## Exercise description
Every line in the listing is to be echoed verbatim.
-------- Information provided
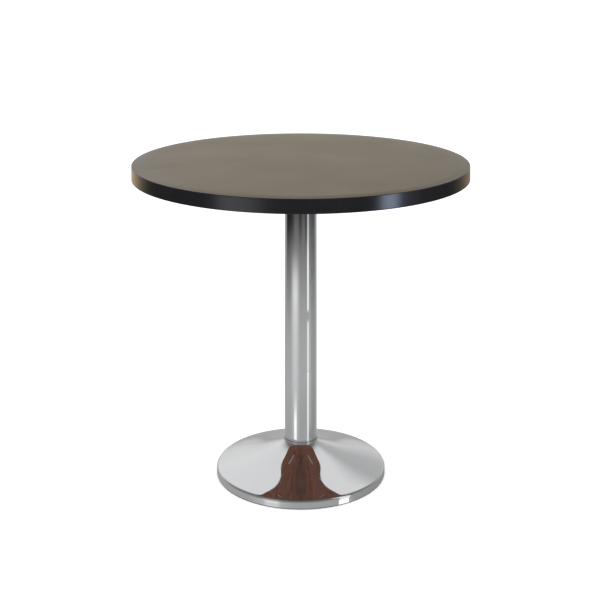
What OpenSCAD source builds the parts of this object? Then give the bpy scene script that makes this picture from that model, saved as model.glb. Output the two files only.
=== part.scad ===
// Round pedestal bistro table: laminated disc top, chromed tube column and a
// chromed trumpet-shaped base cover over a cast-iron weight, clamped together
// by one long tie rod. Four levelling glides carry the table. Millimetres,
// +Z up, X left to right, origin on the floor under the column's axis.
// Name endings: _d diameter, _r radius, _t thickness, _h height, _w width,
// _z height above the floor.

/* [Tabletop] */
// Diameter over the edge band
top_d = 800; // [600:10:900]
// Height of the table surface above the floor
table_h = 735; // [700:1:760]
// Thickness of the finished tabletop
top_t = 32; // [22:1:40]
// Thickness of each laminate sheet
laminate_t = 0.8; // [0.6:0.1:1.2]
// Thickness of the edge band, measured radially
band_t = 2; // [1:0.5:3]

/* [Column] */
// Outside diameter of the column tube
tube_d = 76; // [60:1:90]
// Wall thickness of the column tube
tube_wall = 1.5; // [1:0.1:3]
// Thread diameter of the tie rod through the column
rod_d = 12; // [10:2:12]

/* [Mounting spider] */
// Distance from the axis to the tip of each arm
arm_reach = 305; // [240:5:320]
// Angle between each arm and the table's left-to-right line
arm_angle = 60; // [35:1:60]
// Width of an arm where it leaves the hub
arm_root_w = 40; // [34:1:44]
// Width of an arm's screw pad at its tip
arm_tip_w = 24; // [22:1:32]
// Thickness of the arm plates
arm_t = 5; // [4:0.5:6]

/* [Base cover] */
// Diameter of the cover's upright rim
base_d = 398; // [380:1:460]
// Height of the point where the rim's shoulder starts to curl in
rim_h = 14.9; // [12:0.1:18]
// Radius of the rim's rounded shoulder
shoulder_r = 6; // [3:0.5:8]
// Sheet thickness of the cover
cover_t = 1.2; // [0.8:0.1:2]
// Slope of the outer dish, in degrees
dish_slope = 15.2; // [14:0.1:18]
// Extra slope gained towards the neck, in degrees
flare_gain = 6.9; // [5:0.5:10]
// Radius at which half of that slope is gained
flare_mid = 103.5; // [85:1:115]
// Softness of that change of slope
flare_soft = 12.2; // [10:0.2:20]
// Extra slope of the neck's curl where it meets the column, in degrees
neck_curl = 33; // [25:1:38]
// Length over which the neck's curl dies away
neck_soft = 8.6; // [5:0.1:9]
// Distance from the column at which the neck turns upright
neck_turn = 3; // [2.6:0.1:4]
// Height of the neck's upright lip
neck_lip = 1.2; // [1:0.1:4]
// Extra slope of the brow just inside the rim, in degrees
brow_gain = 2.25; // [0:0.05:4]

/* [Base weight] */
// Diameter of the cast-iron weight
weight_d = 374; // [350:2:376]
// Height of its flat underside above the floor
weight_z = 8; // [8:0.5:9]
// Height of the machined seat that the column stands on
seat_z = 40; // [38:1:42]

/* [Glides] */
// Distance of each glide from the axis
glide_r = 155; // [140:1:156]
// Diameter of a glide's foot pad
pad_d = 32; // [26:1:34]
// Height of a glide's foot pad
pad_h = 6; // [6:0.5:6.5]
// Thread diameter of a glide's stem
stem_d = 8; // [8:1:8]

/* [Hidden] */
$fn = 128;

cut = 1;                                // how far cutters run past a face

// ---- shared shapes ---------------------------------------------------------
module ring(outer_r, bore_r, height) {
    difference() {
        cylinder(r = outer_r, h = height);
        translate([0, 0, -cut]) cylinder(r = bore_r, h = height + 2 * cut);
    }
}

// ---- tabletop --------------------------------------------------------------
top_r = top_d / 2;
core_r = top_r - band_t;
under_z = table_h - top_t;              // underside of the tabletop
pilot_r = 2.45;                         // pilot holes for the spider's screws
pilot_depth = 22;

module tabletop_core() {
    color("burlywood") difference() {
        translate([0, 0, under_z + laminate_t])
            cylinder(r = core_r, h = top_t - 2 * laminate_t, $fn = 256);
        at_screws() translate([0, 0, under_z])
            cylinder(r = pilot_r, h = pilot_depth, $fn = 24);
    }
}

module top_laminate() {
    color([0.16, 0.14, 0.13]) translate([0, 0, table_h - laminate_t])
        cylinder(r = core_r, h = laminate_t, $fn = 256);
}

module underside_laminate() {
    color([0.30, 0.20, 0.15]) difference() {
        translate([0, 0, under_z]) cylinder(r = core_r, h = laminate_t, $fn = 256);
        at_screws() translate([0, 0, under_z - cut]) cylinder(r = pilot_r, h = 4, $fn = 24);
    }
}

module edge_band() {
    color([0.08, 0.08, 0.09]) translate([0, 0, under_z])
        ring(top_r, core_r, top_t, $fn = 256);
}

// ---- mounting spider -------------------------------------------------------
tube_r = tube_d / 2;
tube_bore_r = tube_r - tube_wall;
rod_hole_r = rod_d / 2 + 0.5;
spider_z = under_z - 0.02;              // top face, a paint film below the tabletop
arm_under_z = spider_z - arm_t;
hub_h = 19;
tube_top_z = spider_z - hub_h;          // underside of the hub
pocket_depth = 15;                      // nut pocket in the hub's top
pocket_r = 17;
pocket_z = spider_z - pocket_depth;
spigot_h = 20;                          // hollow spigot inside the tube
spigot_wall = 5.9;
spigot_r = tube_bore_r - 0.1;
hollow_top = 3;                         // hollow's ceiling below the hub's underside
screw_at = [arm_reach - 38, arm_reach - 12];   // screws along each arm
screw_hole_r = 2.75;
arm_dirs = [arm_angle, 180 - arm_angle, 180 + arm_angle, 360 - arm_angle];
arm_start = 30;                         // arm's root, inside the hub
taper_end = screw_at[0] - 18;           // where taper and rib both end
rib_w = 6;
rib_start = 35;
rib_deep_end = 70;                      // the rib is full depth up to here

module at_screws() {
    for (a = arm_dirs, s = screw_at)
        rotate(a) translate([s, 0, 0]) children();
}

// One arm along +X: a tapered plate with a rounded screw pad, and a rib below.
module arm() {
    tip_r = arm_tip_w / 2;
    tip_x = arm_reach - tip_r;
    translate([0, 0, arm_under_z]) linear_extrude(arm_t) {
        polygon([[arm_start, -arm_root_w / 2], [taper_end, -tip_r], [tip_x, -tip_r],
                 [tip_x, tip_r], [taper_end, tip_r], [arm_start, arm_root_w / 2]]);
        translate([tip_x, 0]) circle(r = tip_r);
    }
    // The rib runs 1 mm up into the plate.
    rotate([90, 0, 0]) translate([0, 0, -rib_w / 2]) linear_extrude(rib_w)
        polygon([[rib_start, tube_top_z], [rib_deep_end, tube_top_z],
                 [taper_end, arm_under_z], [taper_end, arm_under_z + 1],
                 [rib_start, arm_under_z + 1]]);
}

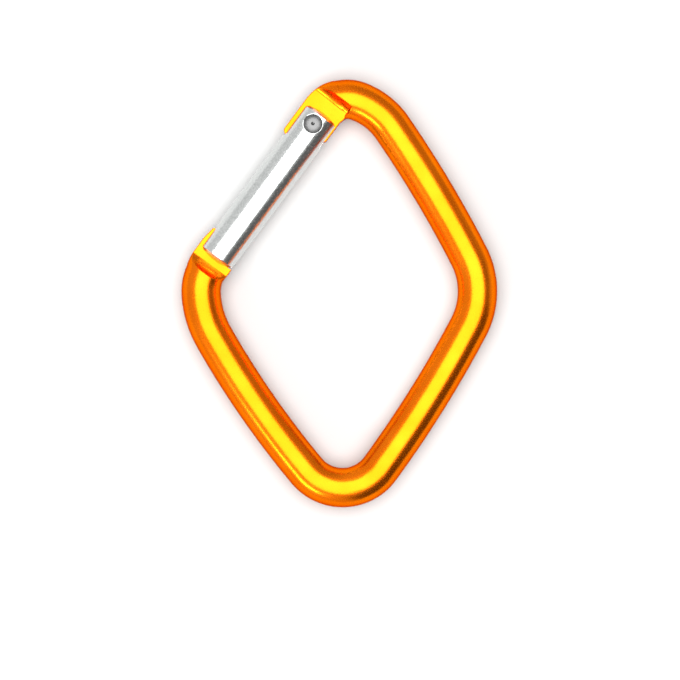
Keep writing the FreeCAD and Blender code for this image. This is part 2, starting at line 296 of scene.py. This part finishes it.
----------------
## Result of this exercise
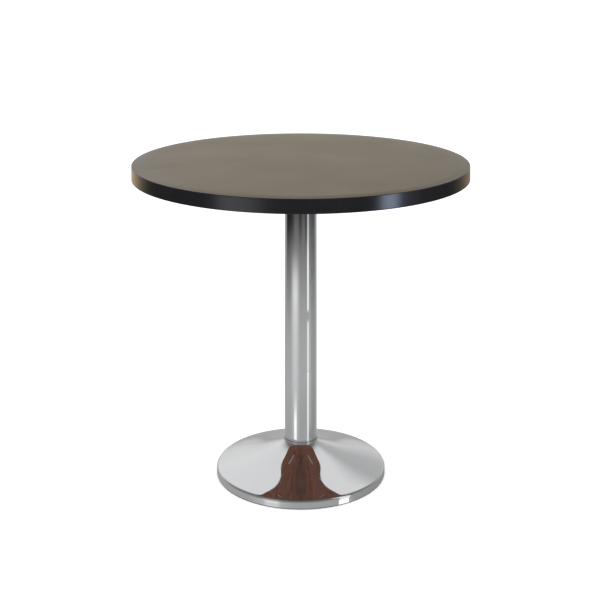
What OpenSCAD source builds the parts of this object? Then give the bpy scene script that makes this picture from that model, saved as model.glb. Output the two files only.
=== part.scad ===
// Round pedestal bistro table: laminated disc top, chromed tube column and a
// chromed trumpet-shaped base cover over a cast-iron weight, clamped together
// by one long tie rod. Four levelling glides carry the table. Millimetres,
// +Z up, X left to right, origin on the floor under the column's axis.
// Name endings: _d diameter, _r radius, _t thickness, _h height, _w width,
// _z height above the floor.

/* [Tabletop] */
// Diameter over the edge band
top_d = 800; // [600:10:900]
// Height of the table surface above the floor
table_h = 735; // [700:1:760]
// Thickness of the finished tabletop
top_t = 32; // [22:1:40]
// Thickness of each laminate sheet
laminate_t = 0.8; // [0.6:0.1:1.2]
// Thickness of the edge band, measured radially
band_t = 2; // [1:0.5:3]

/* [Column] */
// Outside diameter of the column tube
tube_d = 76; // [60:1:90]
// Wall thickness of the column tube
tube_wall = 1.5; // [1:0.1:3]
// Thread diameter of the tie rod through the column
rod_d = 12; // [10:2:12]

/* [Mounting spider] */
// Distance from the axis to the tip of each arm
arm_reach = 305; // [240:5:320]
// Angle between each arm and the table's left-to-right line
arm_angle = 60; // [35:1:60]
// Width of an arm where it leaves the hub
arm_root_w = 40; // [34:1:44]
// Width of an arm's screw pad at its tip
arm_tip_w = 24; // [22:1:32]
// Thickness of the arm plates
arm_t = 5; // [4:0.5:6]

/* [Base cover] */
// Diameter of the cover's upright rim
base_d = 398; // [380:1:460]
// Height of the point where the rim's shoulder starts to curl in
rim_h = 14.9; // [12:0.1:18]
// Radius of the rim's rounded shoulder
shoulder_r = 6; // [3:0.5:8]
// Sheet thickness of the cover
cover_t = 1.2; // [0.8:0.1:2]
// Slope of the outer dish, in degrees
dish_slope = 15.2; // [14:0.1:18]
// Extra slope gained towards the neck, in degrees
flare_gain = 6.9; // [5:0.5:10]
// Radius at which half of that slope is gained
flare_mid = 103.5; // [85:1:115]
// Softness of that change of slope
flare_soft = 12.2; // [10:0.2:20]
// Extra slope of the neck's curl where it meets the column, in degrees
neck_curl = 33; // [25:1:38]
// Length over which the neck's curl dies away
neck_soft = 8.6; // [5:0.1:9]
// Distance from the column at which the neck turns upright
neck_turn = 3; // [2.6:0.1:4]
// Height of the neck's upright lip
neck_lip = 1.2; // [1:0.1:4]
// Extra slope of the brow just inside the rim, in degrees
brow_gain = 2.25; // [0:0.05:4]

/* [Base weight] */
// Diameter of the cast-iron weight
weight_d = 374; // [350:2:376]
// Height of its flat underside above the floor
weight_z = 8; // [8:0.5:9]
// Height of the machined seat that the column stands on
seat_z = 40; // [38:1:42]

/* [Glides] */
// Distance of each glide from the axis
glide_r = 155; // [140:1:156]
// Diameter of a glide's foot pad
pad_d = 32; // [26:1:34]
// Height of a glide's foot pad
pad_h = 6; // [6:0.5:6.5]
// Thread diameter of a glide's stem
stem_d = 8; // [8:1:8]

/* [Hidden] */
$fn = 128;

cut = 1;                                // how far cutters run past a face

// ---- shared shapes ---------------------------------------------------------
module ring(outer_r, bore_r, height) {
    difference() {
        cylinder(r = outer_r, h = height);
        translate([0, 0, -cut]) cylinder(r = bore_r, h = height + 2 * cut);
    }
}

// ---- tabletop --------------------------------------------------------------
top_r = top_d / 2;
core_r = top_r - band_t;
under_z = table_h - top_t;              // underside of the tabletop
pilot_r = 2.45;                         // pilot holes for the spider's screws
pilot_depth = 22;

module tabletop_core() {
    color("burlywood") difference() {
        translate([0, 0, under_z + laminate_t])
            cylinder(r = core_r, h = top_t - 2 * laminate_t, $fn = 256);
        at_screws() translate([0, 0, under_z])
            cylinder(r = pilot_r, h = pilot_depth, $fn = 24);
    }
}

module top_laminate() {
    color([0.16, 0.14, 0.13]) translate([0, 0, table_h - laminate_t])
        cylinder(r = core_r, h = laminate_t, $fn = 256);
}

module underside_laminate() {
    color([0.30, 0.20, 0.15]) difference() {
        translate([0, 0, under_z]) cylinder(r = core_r, h = laminate_t, $fn = 256);
        at_screws() translate([0, 0, under_z - cut]) cylinder(r = pilot_r, h = 4, $fn = 24);
    }
}

module edge_band() {
    color([0.08, 0.08, 0.09]) translate([0, 0, under_z])
        ring(top_r, core_r, top_t, $fn = 256);
}

// ---- mounting spider -------------------------------------------------------
tube_r = tube_d / 2;
tube_bore_r = tube_r - tube_wall;
rod_hole_r = rod_d / 2 + 0.5;
spider_z = under_z - 0.02;              // top face, a paint film below the tabletop
arm_under_z = spider_z - arm_t;
hub_h = 19;
tube_top_z = spider_z - hub_h;          // underside of the hub
pocket_depth = 15;                      // nut pocket in the hub's top
pocket_r = 17;
pocket_z = spider_z - pocket_depth;
spigot_h = 20;                          // hollow spigot inside the tube
spigot_wall = 5.9;
spigot_r = tube_bore_r - 0.1;
hollow_top = 3;                         // hollow's ceiling below the hub's underside
screw_at = [arm_reach - 38, arm_reach - 12];   // screws along each arm
screw_hole_r = 2.75;
arm_dirs = [arm_angle, 180 - arm_angle, 180 + arm_angle, 360 - arm_angle];
arm_start = 30;                         // arm's root, inside the hub
taper_end = screw_at[0] - 18;           // where taper and rib both end
rib_w = 6;
rib_start = 35;
rib_deep_end = 70;                      // the rib is full depth up to here

module at_screws() {
    for (a = arm_dirs, s = screw_at)
        rotate(a) translate([s, 0, 0]) children();
}

// One arm along +X: a tapered plate with a rounded screw pad, and a rib below.
module arm() {
    tip_r = arm_tip_w / 2;
    tip_x = arm_reach - tip_r;
    translate([0, 0, arm_under_z]) linear_extrude(arm_t) {
        polygon([[arm_start, -arm_root_w / 2], [taper_end, -tip_r], [tip_x, -tip_r],
                 [tip_x, tip_r], [taper_end, tip_r], [arm_start, arm_root_w / 2]]);
        translate([tip_x, 0]) circle(r = tip_r);
    }
    // The rib runs 1 mm up into the plate.
    rotate([90, 0, 0]) translate([0, 0, -rib_w / 2]) linear_extrude(rib_w)
        polygon([[rib_start, tube_top_z], [rib_deep_end, tube_top_z],
                 [taper_end, arm_under_z], [taper_end, arm_under_z + 1],
                 [rib_start, arm_under_z + 1]]);
}

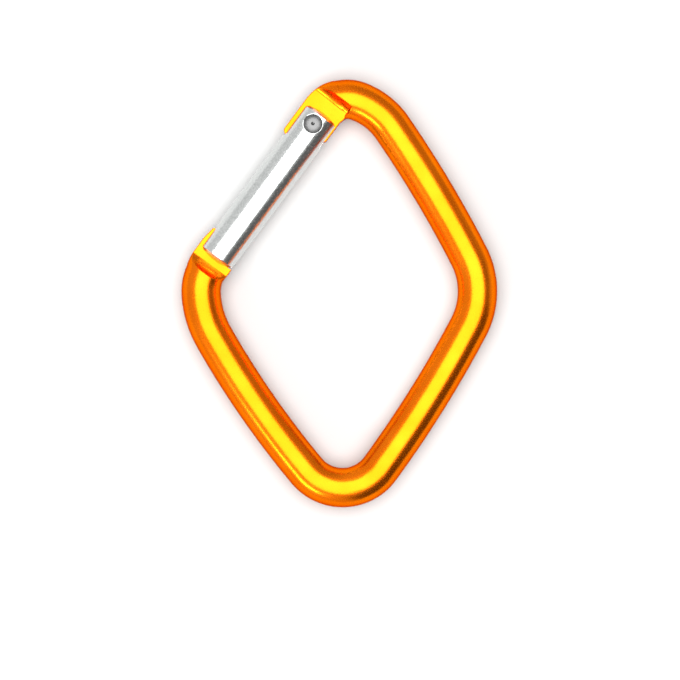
Keep writing the FreeCAD and Blender code for this image. This is part 2, starting at line 296 of scene.py. This part finishes it.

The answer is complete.